Publish One Small Artifact
This week, choose one small artifact to finish and publish.
Write a short essay explaining an idea.
Share a rough song demo.
Publish a useful code snippet.
Record a two-minute voice note.
Break down something you made, noticed, or learned.
Reflect on a creative problem you are currently trying to solve.
Keep it small enough to finish within seven days.
The goal is not to reveal everything you can do. It is to make one part of your ability visible.
Your artifact only needs to meet three conditions:
It should demonstrate an ability you want to develop
It should be small enough to complete this week
It should exist somewhere another person can encounter it
Do not measure its value by how many people see it immediately.

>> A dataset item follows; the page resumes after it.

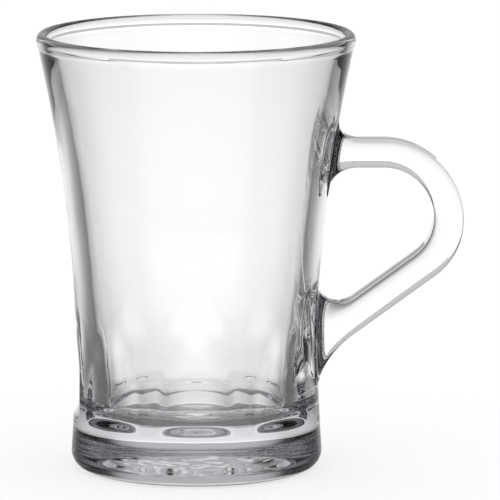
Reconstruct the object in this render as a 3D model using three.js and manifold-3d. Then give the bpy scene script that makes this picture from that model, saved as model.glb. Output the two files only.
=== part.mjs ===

Measure it by whether it creates evidence.
Then create another piece.
Leave Evidence
Potential can comfort you for years.
It can preserve the fantasy of everything you might eventually become. But possibility alone cannot build trust, attract opportunity, or become a body of work.
You do not need to prove your entire future at once.
You only need to leave one piece of evidence, then another.
Because nobody can believe in the version of you that never leaves your head.


The idea of leaving evidence instead of chasing perfection really spoke to me as a visual artist. Every finished piece teaches me something that another sketch sitting in a drawer never will. I also liked how this built naturally on your recent newsletters about finding a center and focusing on proof over potential. Looking forward to more of the personal insights that reinforce this messaging. Thank you Idris Elijah for taking us along for the journey as you figure it out too!
I spend a lot of time thinking about what I could do but the line “Your first proof does not need to be definitive. It needs to be visible.” stuck out to me. I’ve been reading these newsletters for a long time and I’m noticing they keep pulling me away from overthinking and back toward actually making something. That lesson seems to keep showing up in different ways and I guess I needed to hear it again. Thank you Idris for another thoughtful read and I’m really enjoying the direction you’ve been taking these last few weeks!